The Bank has fluffed its chance to stop a new inflationary storm
Businesses such as M&S and JD Wetherspoons have already said they will have to raise prices. Gilt yields have already spiked sharply up, pushing up the cost of money for companies and mortgage holders. The election of Donald Trump to the American presidency means there may soon be a tariff war, and even global agricultural prices are starting to rise again.
You would have to be completely blind not to notice that inflation is picking up again.
And yet how has the Bank of England responded? It has cut rates. In reality, the Bank has completely misread the inflationary storm that is about to be unleashed – and it may soon be too late to stop it.
Unless you have deliberately decided to block out all the evidence, it is impossible to ignore the fact that prices are about to start rising again.
Over the last week, a whole series of major British companies has said, typically with a tone of weary regret, that they will have no choice but to pass on to their customers the huge tax rises the Chancellor Rachel Reeves imposed in her Budget last month.
After all, there is no other way they can afford to pay the extra National Insurance charges, or the higher minimum wage. Gilt yields have hit the highest level since Liz Truss’s disastrous mini-Budget in 2022, making borrowing more expensive than ever.
Fiddling the Government’s debt rules is going to stoke up demand, with a big increase in borrowing and spending, at a time when we are close to full employment. In many sectors, soaring sickness claims means the workforce is actually shrinking.
The UK could probably have avoided the tariffs that Trump will soon impose, but childish virtue-signalling from Labour ministers means we probably won’t even ask for an exemption. To cap it all, on Friday, the UN’s World Food Price Index rose sharply, hitting its highest level since April last year.
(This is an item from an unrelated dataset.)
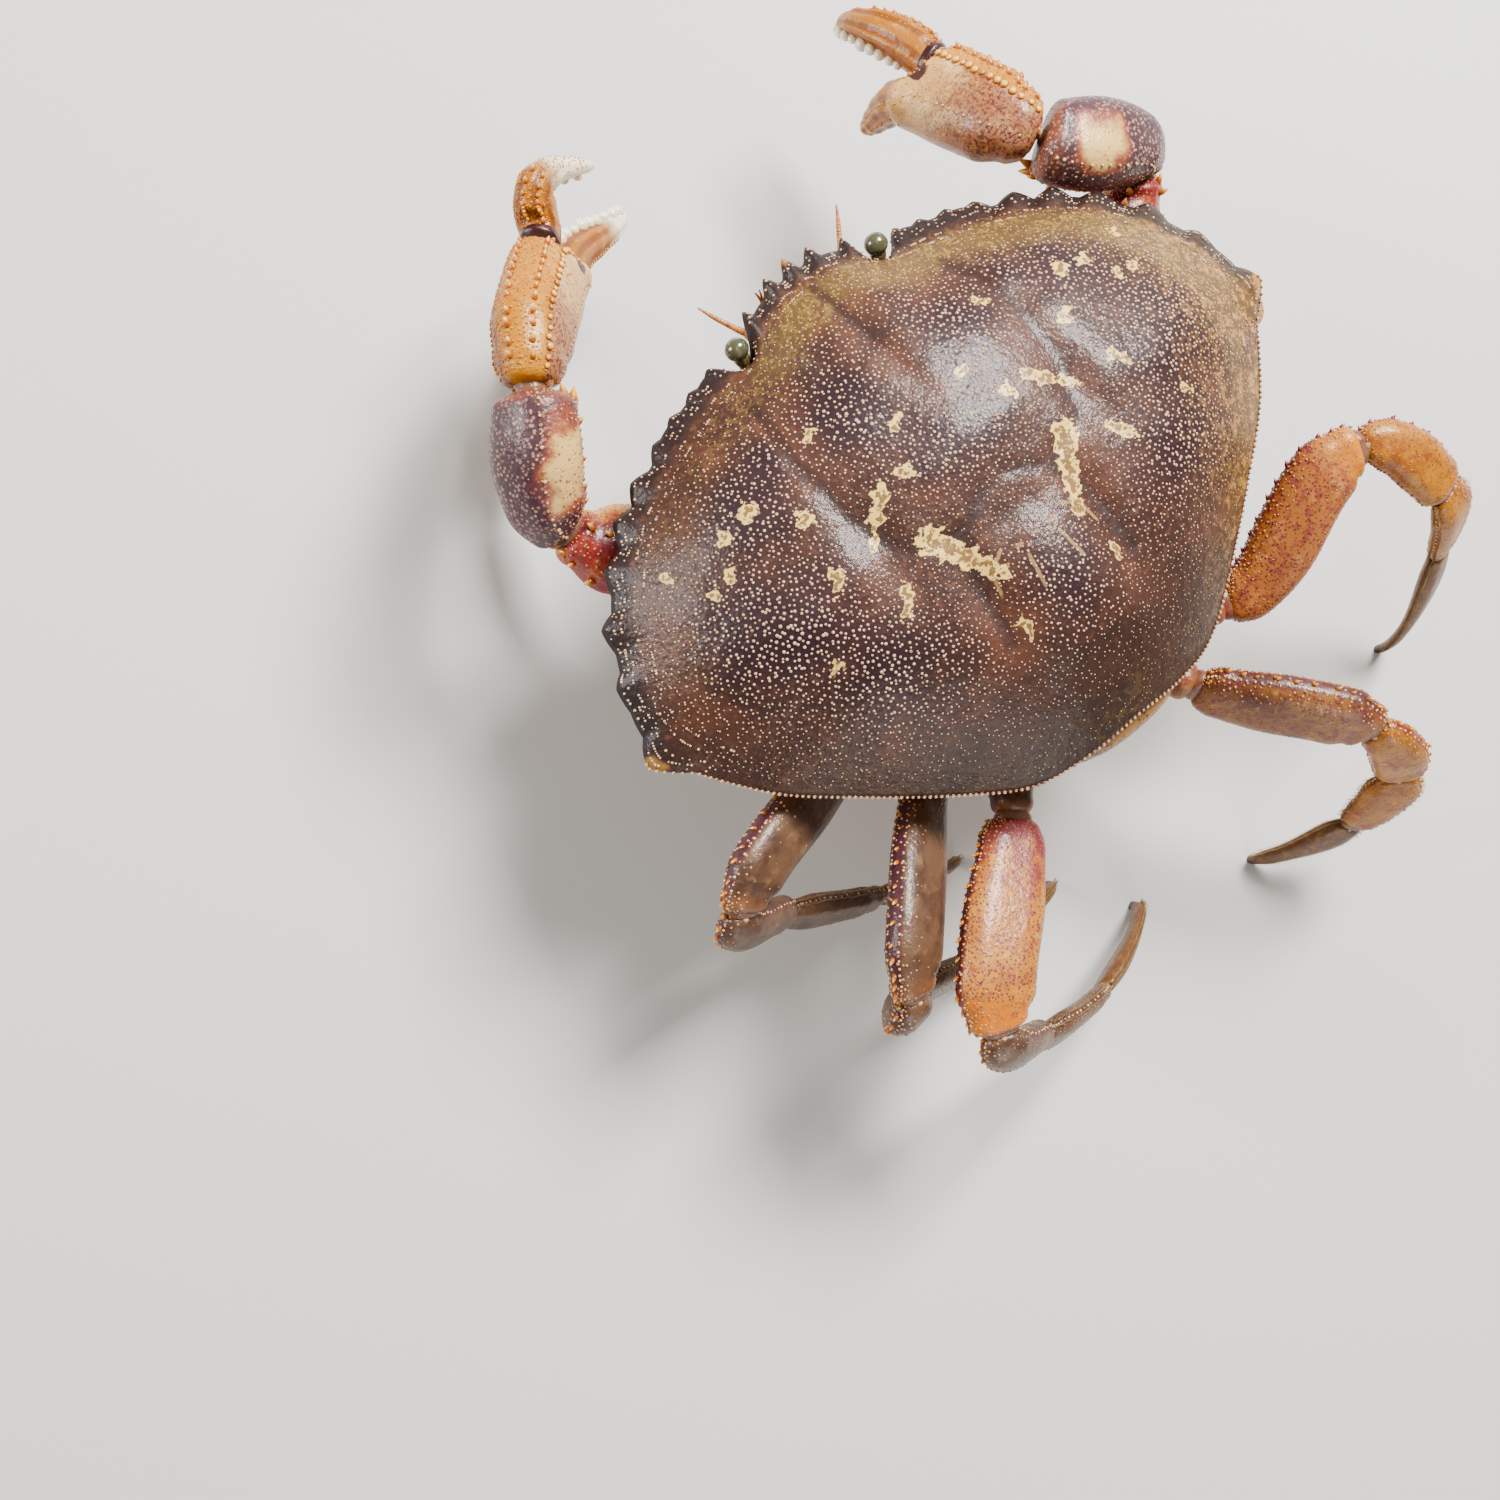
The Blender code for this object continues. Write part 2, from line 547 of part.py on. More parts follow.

Add it all up, and one point is surely clear. The global economy is very likely to see an up-tick in inflation. But the UK will be uniquely exposed to that, with our own Government pouring petrol on the flames with policies that could almost have been deliberately designed to force prices higher.
Against that backdrop, it is very clear what a responsible central bank should do. It should keep interest rates on hold, at least until the outlook becomes clearer, or else preemptively raise them to choke off inflation before it becomes embedded in the system.
The trouble is that the Bank, under its hapless Governor Andrew Bailey, has not done that. Instead, on Thursday it cut rates by another quarter point. Sure, it added in a few warnings about how the tax and spending changes will “clearly raise the cost of employment” while admitting it was worried about a “substantial loosening of near-term fiscal policy”.
And yet the Bank is not just another consultancy or think tank providing a running commentary on the economy. It is paid to make decisions. And in reality there are two big problems with its move this week.
First, it looks suspiciously like political bias. Even after only a few months, the Labour Government is already in deep trouble. Its support has collapsed in the polls, the Budget went down like a lead balloon and it appears to have no ideas apart from throwing more money at a dysfunctional public sector.
It desperately needs some help to at least stop the economy from plunging into a full-blown recession, and to stop the cost of all the extra debt it is planning from spiralling out of control. It desperately needed that cut in interest rates on Thursday to have any chance of making its plans work.
The Monetary Policy Committee may not have been consciously supporting the new Government. And yet it risks the appearance of having abandoned its neutrality, and that was surely a huge mistake. An independent Bank has to operate outside politics, and once it loses that reputation it won’t be able to get it back again.
Next, as any drummer in a jazz combo will tell you, timing is everything – and this also holds true in central banking.
Even with all the charts, data and models, steering the right path for interest rates is as much a matter of judgment as science, and no one expects any bank to always get it right. But this time around the Bank has got the timing horribly wrong.
Holding rates while the data unfolded would have been the right decision. Instead, it ploughed on in with a pre-programmed cut as if on autopilot. At a moment when it needed to show some flexibility, it completely flunked the challenge.
In reality, the Bank has had a dismal record over the last few years. It misjudged the impact that Brexit would have on the economy, launching a completely unnecessary round of quantitative easing, and then it doubled down on that as the economy locked down during the pandemic.
The result was that as inflation spiked up around the world, it hit the UK harder than almost every other major developed economy. Even then the Bank responded too late, and spent too much time blaming companies and workers for being greedy, instead of raising the cost of money.
This is hardly an institution that has covered itself in glory over the last few years.
It should be clear to everyone that inflation is about to rise again and that the UK, as so often in the past, and through our own political choices, will witness a worse spike than any other country. The Bank did not have much room left for error – and after this week it may have made one mistake too many.